### Your instructions:
Copy nothing but the lines below running from the line containing "Continue the three.js" through the line containing "cad_parts[member].parent = rigid_bodies[body]", both end lines included.
+++
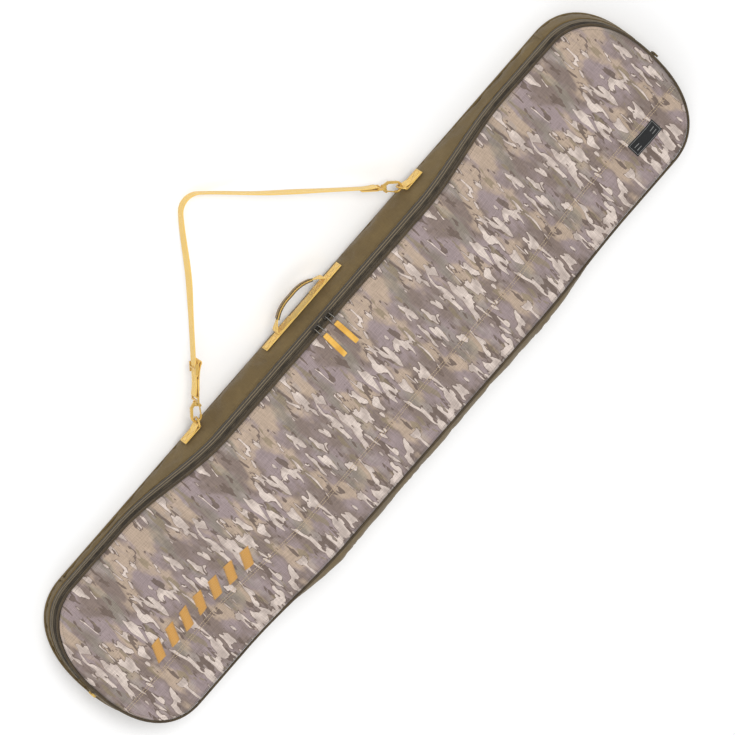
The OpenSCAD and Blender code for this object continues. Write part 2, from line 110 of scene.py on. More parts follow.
def front_z(x):
    """Height of the front panel's edge at x."""
    return mixed(x, DEPTH, DEPTH_TAIL, DEPTH_NOSE)


def front_w(x):
    """Half width of the front panel at x."""
    return mixed(x, FRONT_W, FRONT_W_TAIL, FRONT_W_NOSE)


def stations(side):
    """From the tail round one side to the nose: [straight x, share into the end, share of the width]."""
    a = np.radians(np.linspace(0, 90, 31))
    deep, wide = np.cos(a) ** PLAN_POWER, np.sin(a) ** PLAN_POWER
    deep[-1] = 0
    tail = joined(-STRAIGHT_X, -deep, wide)
    middle = joined(np.linspace(-STRAIGHT_X, STRAIGHT_X, 177)[1:-1], 0, 1)
    nose = (tail * [-1, -1, 1])[::-1]
    return np.concatenate([tail, middle, nose]) * [1, 1, side]


def top_z(st):
    return front_z(st[:, 0:1] + st[:, 1:2] * END_R)


def wall(st, z, out=0.0):
    """Points on the gusset's outer face, or out beyond it: a row of heights z at each station."""
    x, deep, wide = st[:, 0:1], st[:, 1:2], st[:, 2:3]
    top = top_z(st)
    t = np.clip((z - FOOT_Z) / (top - SHELL_T - FOOT_Z), 0, 1)
    handle_side = wide >= 0
    full = mixed(x, np.where(handle_side, 0.017, 0.031), 0.005, 0.006)
    half = BASE_W + (front_w(x) - BASE_W) * t + full * np.sin(math.pi * t ** np.where(handle_side, 0.66, 1.4))
    share = z / top
    end = END_R - SHORTER * share + 0.004 * np.sin(math.pi * share) + out
    return joined(x + deep * end, wide * (half + out), z)


def edge(st, out, z):
    """Points that follow the front panel's edge, out beyond it, at height z from its face."""
    x, deep, wide = st.T
    end = END_R - SHORTER + out
    return joined(x + deep * end, wide * (front_w(x) + out), top_z(st)[:, 0] + z)


def front_grid(inset, columns=44, end_rows=15, mid_rows=176):
    """Grid over the front panel's outline, from the tail to the nose, as x and y arrays."""
    v = np.linspace(-1, 1, columns + 1)
    x = np.linspace(-STRAIGHT_X, STRAIGHT_X, mid_rows + 1)
    mx = np.repeat(x[:, None], v.size, 1)
    my = v[None] * (front_w(x)[:, None] - inset)
    deep_max = END_R - SHORTER - inset

    def rim(a):
        """Point of the end's outline, at angle a from the bag's long axis, as shares of depth and width."""
        return np.cos(a) ** PLAN_POWER, np.sign(a) * np.abs(np.sin(a)) ** PLAN_POWER

    corner = math.radians(48)
    p = np.linspace(0, 1, end_rows + 1)[:, None]
    q = (v[None] + 1) / 2
    top_d, top_w = rim(v[None] * corner)
    side_d, side_w = rim(math.pi / 2 - p * (math.pi / 2 - corner))
    cd, cw = rim(np.array(corner))
    # patch between the straight end row, the two rounded sides and the rounded end
    deep = p * top_d + side_d - p * cd
    wide = (1 - p) * v[None] + p * top_w + (2 * q - 1) * side_w - (1 - p) * (2 * q - 1) - p * (2 * q - 1) * cw
    grids = []
    for half in (FRONT_W_TAIL, FRONT_W_NOSE):
        grids.append((STRAIGHT_X + deep * deep_max, wide * (half - inset)))
    (tx, ty), (nx, ny) = grids
    return np.concatenate([-tx[:0:-1], mx, nx[1:]]), np.concatenate([ty[:0:-1], my, ny[1:]])


def soft_noise(points, scale, seed):
    """Smooth noise at each point, about -1 to 1."""
    shift = Vector((seed * 7.3, seed * 3.1, seed * 5.7))
    flat = points.reshape(-1, 3)
    return np.array([noise.noise(Vector(p) * scale + shift) for p in flat]).reshape(points.shape[:-1])


# ---- Mesh making ----
@contextmanager
def edited(mesh):
    """The mesh opened for editing, and written back at the end."""
    bm = bmesh.new()
    bm.from_mesh(mesh)
    yield bm
    bm.to_mesh(mesh)
    bm.free()


def unit(v):
    return v / np.maximum(np.linalg.norm(v, axis=-1, keepdims=True), 1e-12)


def run_length(path):
    """Distance along a path at each of its points."""
    step = np.linalg.norm(np.diff(path, axis=0), axis=1)
    return np.concatenate([[0], np.cumsum(step)])


def at_lengths(path, at, values=None):
    """Points of the path, or of values given along it, at distances from its start."""
    s = run_length(path)
    return np.stack([np.interp(at, s, column) for column in (path if values is None else values).T], -1)


def resample(path, step):
    """The path with points about step apart."""
    path = np.asarray(path, float)
    length = run_length(path)[-1]
    return at_lengths(path, np.linspace(0, length, max(2, int(round(length / step)) + 1)))


def curve(points, step):
    """Smooth path through a few points, with points about step apart."""
    p = np.asarray(points, float)
    p = np.concatenate([[2 * p[0] - p[1]], p, [2 * p[-1] - p[-2]]])
    t = np.linspace(0, 1, 12, endpoint=False)[:, None]
    parts = []
    for i in range(1, len(p) - 2):
        a, b, c, d = p[i - 1:i + 3]
        bend, twist = 2 * a - 5 * b + 4 * c - d, 3 * b - a - 3 * c + d
        parts.append(0.5 * (2 * b + (c - a) * t + bend * t ** 2 + twist * t ** 3))
    return resample(np.concatenate(parts + [p[-2][None]]), step)


def grid_faces(rows, columns, close_rows, close_columns):
    """Quads over a grid of points; a closed way joins its last line to its first."""
    i = np.arange(rows if close_rows else rows - 1)[:, None]
    j = np.arange(columns if close_columns else columns - 1)[None]
    i2, j2 = (i + 1) % rows, (j + 1) % columns
    return joined(i * columns + j, i2 * columns + j, i2 * columns + j2, i * columns + j2).reshape(-1, 4).tolist()


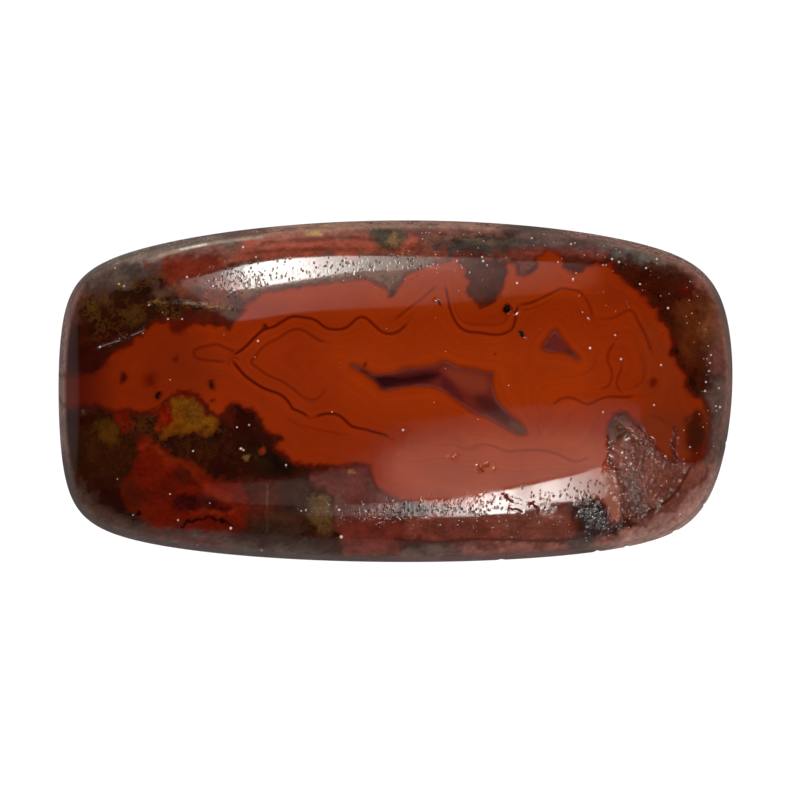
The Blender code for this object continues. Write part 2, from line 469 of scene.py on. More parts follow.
# Where the polish is pitted most: along both shoulders of the dome.
PITTED = (
    Stroke((216, 281, 240, 276, 300, 268, 360, 264, 420, 262), 20.0, 0.52),
    Stroke((430, 262, 500, 262), 16.0, 0.35),
    Stroke((222, 283, 240, 280, 262, 280), 11.0, 0.92),
    Stroke((345, 514, 400, 511, 480, 506, 540, 500, 596, 488), 14.0, 0.52),
    Stroke((370, 514, 420, 511, 470, 507, 496, 505), 10.0, 0.9),
    Stroke((500, 503, 540, 498, 575, 491), 8.0, 0.78),
    Stroke((296, 506, 330, 508), 6.0, 0.5),
    Stroke((262, 278, 330, 268, 430, 264), 9.0, 0.68),
    Stroke((200, 505, 300, 528), 14.0, 0.12),
    Stroke((600, 300, 660, 330, 700, 380), 24.0, 0.35),
)
# The larger open pits, as x, y, radius and depth.
PITS = (
    (508.5, 309.0, 3.9, 0.22), (519.5, 333.0, 2.8, 0.16), (439.0, 302.0, 1.6, 0.06),
    (397.0, 230.0, 3.0, 0.16), (404.0, 232.5, 2.6, 0.14), (424.0, 224.5, 2.6, 0.14),
    (379.0, 229.0, 2.4, 0.12), (388.0, 246.0, 2.2, 0.1), (613.0, 259.0, 2.2, 0.1), (646.0, 268.0, 2.0, 0.1),
    (589.0, 348.0, 1.6, 0.06), (403.0, 430.0, 1.6, 0.06),
)
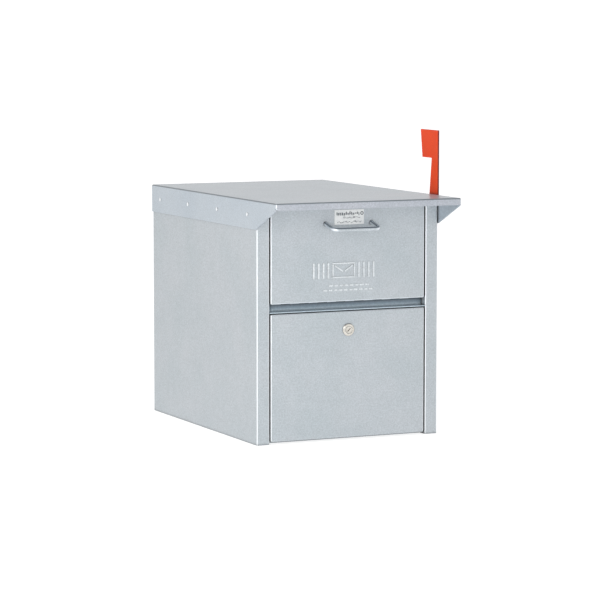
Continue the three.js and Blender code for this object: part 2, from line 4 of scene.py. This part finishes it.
import bmesh
import bpy
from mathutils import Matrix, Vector

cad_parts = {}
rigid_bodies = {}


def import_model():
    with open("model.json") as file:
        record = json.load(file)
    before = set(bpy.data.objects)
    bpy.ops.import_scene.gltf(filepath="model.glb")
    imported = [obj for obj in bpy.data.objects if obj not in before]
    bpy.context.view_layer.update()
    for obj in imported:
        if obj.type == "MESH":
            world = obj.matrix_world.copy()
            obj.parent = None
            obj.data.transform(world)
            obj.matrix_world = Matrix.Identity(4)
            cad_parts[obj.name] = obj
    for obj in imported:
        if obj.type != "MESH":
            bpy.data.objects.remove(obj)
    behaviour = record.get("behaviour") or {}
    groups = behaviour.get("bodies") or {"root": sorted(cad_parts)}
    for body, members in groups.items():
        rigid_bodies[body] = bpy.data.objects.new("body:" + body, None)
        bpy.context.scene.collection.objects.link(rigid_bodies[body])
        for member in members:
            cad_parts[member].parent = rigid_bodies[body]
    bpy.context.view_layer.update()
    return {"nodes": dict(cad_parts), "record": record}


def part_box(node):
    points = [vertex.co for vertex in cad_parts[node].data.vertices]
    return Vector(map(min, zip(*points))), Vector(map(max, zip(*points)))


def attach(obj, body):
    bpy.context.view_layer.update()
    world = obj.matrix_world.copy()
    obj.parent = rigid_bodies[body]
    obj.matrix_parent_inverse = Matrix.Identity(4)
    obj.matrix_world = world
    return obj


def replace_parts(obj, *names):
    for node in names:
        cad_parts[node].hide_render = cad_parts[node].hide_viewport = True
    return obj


for leftover in list(bpy.data.objects):
    bpy.data.objects.remove(leftover)

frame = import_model()
scene = bpy.context.scene
scene.view_settings.view_transform = "Standard"

# ---------------------------------------------------------------- camera

CAMERA_PLACE = (-2.4311, -5.3182, 0.8670)
CAMERA_DOWN = 5.903  # degrees below level
CAMERA_TURN = -24.637  # degrees from straight ahead
CAMERA_LENS = 174.218
SENSOR_WIDTH = 36
FAR_CLIP = 9000

camera = bpy.data.objects.new("camera", bpy.data.cameras.new("camera"))
scene.collection.objects.link(camera)
camera.location = CAMERA_PLACE
camera.rotation_euler = (math.radians(90 - CAMERA_DOWN), 0, math.radians(CAMERA_TURN))
camera.data.sensor_width = SENSOR_WIDTH
camera.data.lens = CAMERA_LENS
camera.data.clip_end = FAR_CLIP
scene.camera = camera

# ---------------------------------------------------------------- node trees


class Nodes:
    """A node tree with short calls for adding and linking nodes."""

    def __init__(self, owner):
        self.tree = owner.node_tree
        self.tree.nodes.clear()

    def add(self, kind, inputs=None, **settings):
        """A node, with each input linked when it is given a socket and set when it is given a value."""
        node = self.tree.nodes.new(kind)
        for key, value in settings.items():
            setattr(node, key, value)
        for key, value in (inputs or {}).items():
            if isinstance(value, bpy.types.NodeSocket):
                self.tree.links.new(value, node.inputs[key])
            else:
                node.inputs[key].default_value = value
        return node

    def maths(self, operation, a, b=0.0, clamp=False):
        node = self.add("ShaderNodeMath", {0: a, 1: b}, operation=operation, use_clamp=clamp)
        return node.outputs[0]

    def span(self, value, start, end, low=0.0, high=1.0):
        """The value carried over from the range start to end, to the range low to high."""
        return self.add("ShaderNodeMapRange", {
            "Value": value, "From Min": start, "From Max": end, "To Min": low, "To Max": high,
        }).outputs[0]

    def within(self, value, start, end):
        """1 between start and end, and 0 outside."""
        above = self.maths("GREATER_THAN", value, start)
        below = self.maths("LESS_THAN", value, end)
        return self.maths("MULTIPLY", above, below)

    def ramp(self, value, stops):
        node = self.add("ShaderNodeValToRGB", {"Fac": value})
        ramp = node.color_ramp
        while len(ramp.elements) < len(stops):
            ramp.elements.new(0.5)
        for element, (position, colour) in zip(ramp.elements, stops):
            element.position = position
            element.color = (*colour, 1)
        return node.outputs["Color"]

    def mix(self, factor, a, b, blend="MIX"):
        a, b = ((*c, 1) if isinstance(c, tuple) else c for c in (a, b))
        node = self.add("ShaderNodeMix", {0: factor, 6: a, 7: b}, data_type="RGBA", blend_type=blend)
        return node.outputs[2]

    def multiply(self, colour, other):
        return self.mix(1.0, colour, other, "MULTIPLY")

    def noise(self, coords, scale, detail=2.0, roughness=0.5):
        return self.add("ShaderNodeTexNoise", {
            "Vector": coords, "Scale": scale, "Detail": detail, "Roughness": roughness,
        }).outputs["Fac"]

    def axes(self, vector):
        return self.add("ShaderNodeSeparateXYZ", {0: vector}).outputs

    def surface(self, height, strength, distance, inputs):
        """The tree's shader: a bump over a surface with these inputs."""
        bump = self.add("ShaderNodeBump", {"Height": height, "Strength": strength, "Distance": distance})
        shader = self.add("ShaderNodeBsdfPrincipled", {**inputs, "Normal": bump.outputs[0]})
        self.add("ShaderNodeOutputMaterial", {"Surface": shader.outputs[0]})


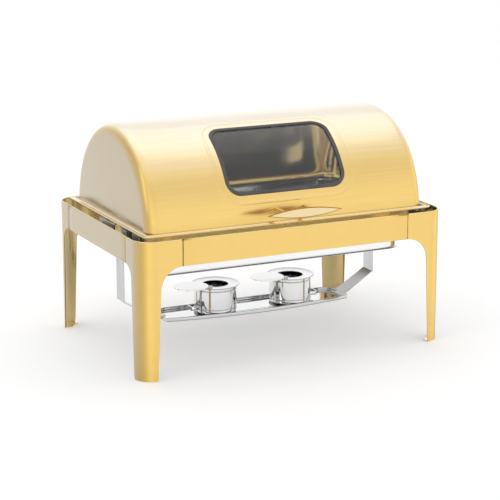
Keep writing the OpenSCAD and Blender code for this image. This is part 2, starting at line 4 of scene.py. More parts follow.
import bmesh
import bpy
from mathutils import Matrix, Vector


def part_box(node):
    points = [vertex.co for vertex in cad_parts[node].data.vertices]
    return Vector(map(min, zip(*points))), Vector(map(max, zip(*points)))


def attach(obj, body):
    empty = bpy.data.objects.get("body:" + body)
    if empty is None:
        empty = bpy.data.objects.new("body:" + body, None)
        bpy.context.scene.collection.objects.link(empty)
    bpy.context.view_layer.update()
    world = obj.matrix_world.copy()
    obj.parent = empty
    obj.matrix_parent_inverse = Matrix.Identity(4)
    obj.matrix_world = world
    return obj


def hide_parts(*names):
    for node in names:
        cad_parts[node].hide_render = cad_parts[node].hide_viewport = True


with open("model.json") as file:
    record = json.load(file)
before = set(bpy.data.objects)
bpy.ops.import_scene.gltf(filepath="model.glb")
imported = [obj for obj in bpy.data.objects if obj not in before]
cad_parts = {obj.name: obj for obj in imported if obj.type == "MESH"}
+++
### Task output:
Continue the three.js and Blender code for this object: part 2, from line 4 of scene.py. This part finishes it.
import bmesh
import bpy
from mathutils import Matrix, Vector

cad_parts = {}
rigid_bodies = {}


def import_model():
    with open("model.json") as file:
        record = json.load(file)
    before = set(bpy.data.objects)
    bpy.ops.import_scene.gltf(filepath="model.glb")
    imported = [obj for obj in bpy.data.objects if obj not in before]
    bpy.context.view_layer.update()
    for obj in imported:
        if obj.type == "MESH":
            world = obj.matrix_world.copy()
            obj.parent = None
            obj.data.transform(world)
            obj.matrix_world = Matrix.Identity(4)
            cad_parts[obj.name] = obj
    for obj in imported:
        if obj.type != "MESH":
            bpy.data.objects.remove(obj)
    behaviour = record.get("behaviour") or {}
    groups = behaviour.get("bodies") or {"root": sorted(cad_parts)}
    for body, members in groups.items():
        rigid_bodies[body] = bpy.data.objects.new("body:" + body, None)
        bpy.context.scene.collection.objects.link(rigid_bodies[body])
        for member in members:
            cad_parts[member].parent = rigid_bodies[body]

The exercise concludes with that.